In 1910 he encountered Igor Stravinsky and went to London, England, for a brief time.  In 1914 his Siete canciones populares espanolas was completed and after WWI had started he returned home to Spain and went back to Madrid and composed some of his most popular works such as 1915’s ballet El amor brujo with the much performed “Ritual Fire Dance”, 1916’s Nights in the Gardens of Spain and 1917’s ballet The Three Cornered Hat.

In 1921 he moved to Granada, Spain, and the following year he was the organiser of the celebration of flamenco music Concurso de Cante Jondo.  In 1923 he wrote the opera El retablo de maese Padro and in 1926 he completed his Harpsichord Concerto which would be the first written in the 20th century.  He then started writing the orchestral cantata Atlantida, which he rated his most important work.

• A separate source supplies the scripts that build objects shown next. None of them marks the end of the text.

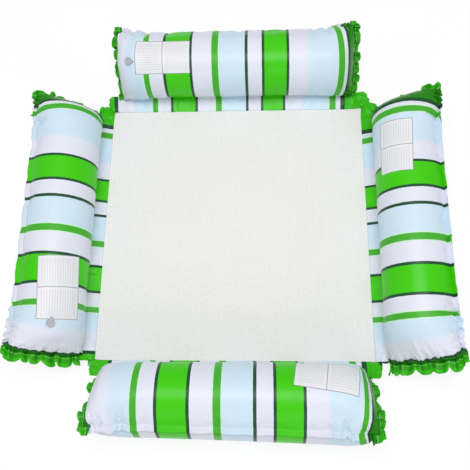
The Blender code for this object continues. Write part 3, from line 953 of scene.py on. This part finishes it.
class Nodes:
    """Short calls that add nodes to a material or world and link them."""

    def __init__(self, owner):
        owner.use_nodes = True
        self.owner = owner
        self.tree = owner.node_tree
        self.shader = self.tree.nodes.get("Principled BSDF")

    def add(self, kind, **values):
        node = self.tree.nodes.new(kind)
        for key, value in values.items():
            setattr(node, key, value)
        return node

    def put(self, socket, value):
        if isinstance(value, bpy.types.NodeSocket):
            self.tree.links.new(value, socket)
        else:
            socket.default_value = value

    def math(self, operation, a, b=0.0, c=0.0, clamp=False):
        node = self.add("ShaderNodeMath", operation=operation, use_clamp=clamp)
        for socket, value in zip(node.inputs, (a, b, c)):
            self.put(socket, value)
        return node.outputs[0]

    def mix(self, share, a, b):
        node = self.add("ShaderNodeMix", data_type="RGBA")
        for socket, value in ((node.inputs[0], share), (node.inputs[6], a), (node.inputs[7], b)):
            self.put(socket, value if isinstance(value, (bpy.types.NodeSocket, float)) else (*value, 1.0))
        return node.outputs[2]

    def within(self, value, low, high):
        above = self.math("GREATER_THAN", value, low)
        below = self.math("LESS_THAN", value, high)
        return self.math("MULTIPLY", above, below)

    def chain(self, operation, result, *values):
        """The same operation with each of several values in turn."""
        for value in values:
            result = self.math(operation, result, value)
        return result

    def ramp(self, value, stops):
        """Colours that change evenly from each stop to the next."""
        node = self.add("ShaderNodeValToRGB")
        elements = node.color_ramp.elements
        node.color_ramp.interpolation = "LINEAR"
        while len(elements) > 1:
            elements.remove(elements[-1])
        elements[0].position = stops[0][0]
        for place, _ in stops[1:]:
            elements.new(place)
        for element, (_, colour) in zip(elements, stops):
            element.color = (*colour, 1.0)
        self.put(node.inputs[0], value)
        return node.outputs[0]

    def noise(self, place, scale, detail=2.0):
        node = self.add("ShaderNodeTexNoise")
        node.inputs["Scale"].default_value = scale
        node.inputs["Detail"].default_value = detail
        self.put(node.inputs["Vector"], place)
        return node.outputs[0]

    def flat_place(self):
        """The place on the flat film or mesh, in metres, whole and as its two parts."""
        place = self.add("ShaderNodeUVMap", uv_map="print").outputs[0]
        split = self.add("ShaderNodeSeparateXYZ")
        self.put(split.inputs[0], place)
        return place, split.outputs[0], split.outputs[1]

    def paint(self, colour, tone):
        """Sets the base colour, made lighter or darker by a tone."""
        scale = self.add("ShaderNodeVectorMath", operation="SCALE")
        self.put(scale.inputs[0], colour)
        self.put(scale.inputs[3], tone)
        self.put(self.shader.inputs["Base Color"], scale.outputs[0])

    def bump(self, height, strength):
        node = self.add("ShaderNodeBump")
        node.inputs["Strength"].default_value = strength
        node.inputs["Distance"].default_value = 1.0
        self.put(node.inputs["Height"], height)
        self.put(self.shader.inputs["Normal"], node.outputs[0])


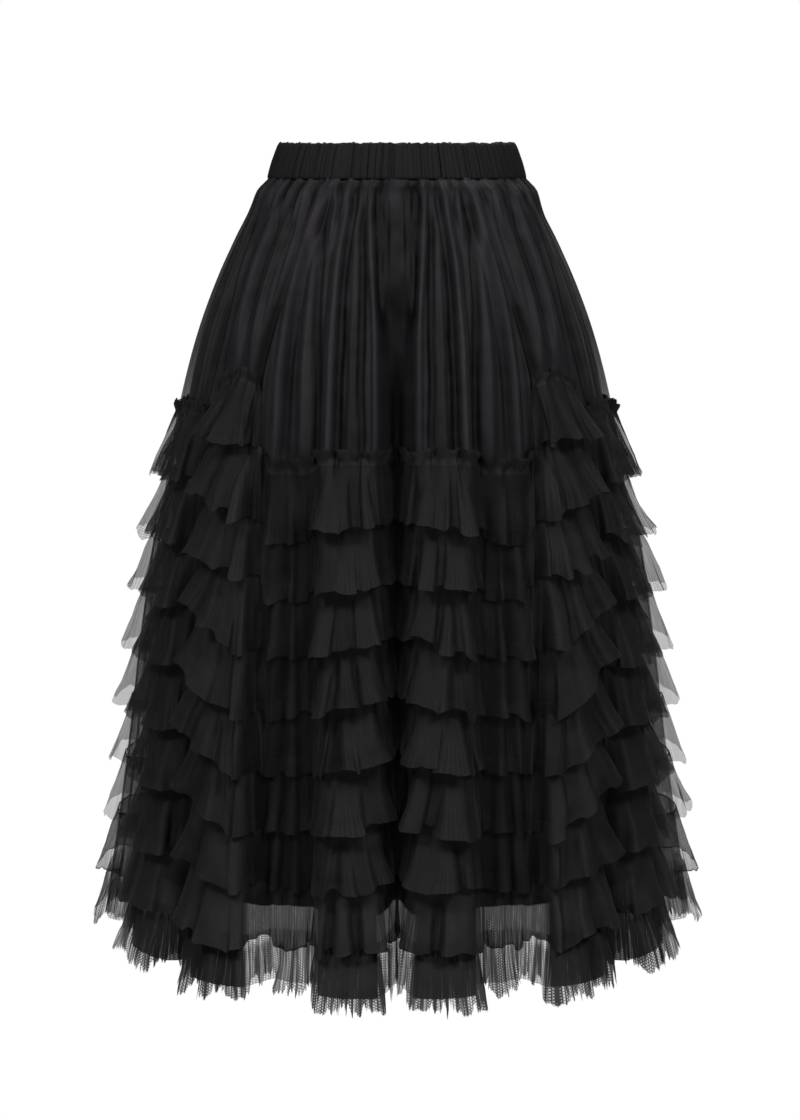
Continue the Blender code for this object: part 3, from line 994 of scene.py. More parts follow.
def knife_pleats(lines, seed, narrow, wide):
    """Narrow pleats at uneven places, where the cloth doubles back on itself.

    It gives each line's share of how far the pleat stands out and leans along the cloth.
    """
    dice = np.random.default_rng(seed)
    count = int(lines.length / ((narrow + wide) / 2))
    places = np.cumsum(dice.uniform(narrow, wide, count))
    starts = np.unique(np.round(places / places[-1] * lines.count).astype(int) % lines.count)
    starts = starts[np.diff(starts, append=starts[0] + lines.count) >= NARROWEST_FACET]
    ends = np.append(starts[1:], starts[0] + lines.count)
    strength = dice.uniform(*KNIFE_PLEAT_SIZES, len(starts))
    return stretches(lines, starts, ends, -strength, np.roll(strength, -1))


def eased_ring(values, times=1):
    for _ in range(times):
        values = (np.roll(values, 1) + 2 * values + np.roll(values, -1)) / 4
    return values


def slow_ring(lines, seed, size):
    """A slow unevenness all the way round."""
    dice = np.random.default_rng(seed)
    total = np.zeros(lines.count)
    for wave in range(1, SLOW_WAVES):
        turn, strength = dice.uniform(0, 2 * np.pi), dice.normal(0, 1) / SLOW_WAVES**0.5
        total += strength * np.sin(lines.girth / lines.length * 2 * np.pi * wave + turn)
    return total * size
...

In the 1930s he attempted to stop his good friend Federico Garcia Lorca, who was a poet, being murdered in 1936.  This was sadly unsuccessful and in 1939 after the Spanish Civil War he relocated to Argentina where he premiered his Suite Homenajes and continued his work on Atlantilda which would remain incomplete until his death and finished by Ernesto Halffter.

In the 1940s he was offered a sizeable pension to go back to Spain and he was given the title of Knight of the Order of King Alfonso X of Castile, but he declined the request to return and remained in Argentina where he became a teacher and later moved to the mountains where he resided in a house with his sister.

In November 1946 he suffered a cardiac arrest which proved fatal and in 1947 his body was returned to Spain and buried in Cadiz’s cathedral.  Although he never had his own family, he left behind a legacy of being one of the most influential Spanish composers where his image was on the country’s banknotes and the Compultense University of Madrid Faculty of Philosophy and Letters has the Manuel de Falla Chair of Music.  In 1965 his house in Granada became a museum and in 1978 the Manuel de Falla Cultural Centre had its inauguration.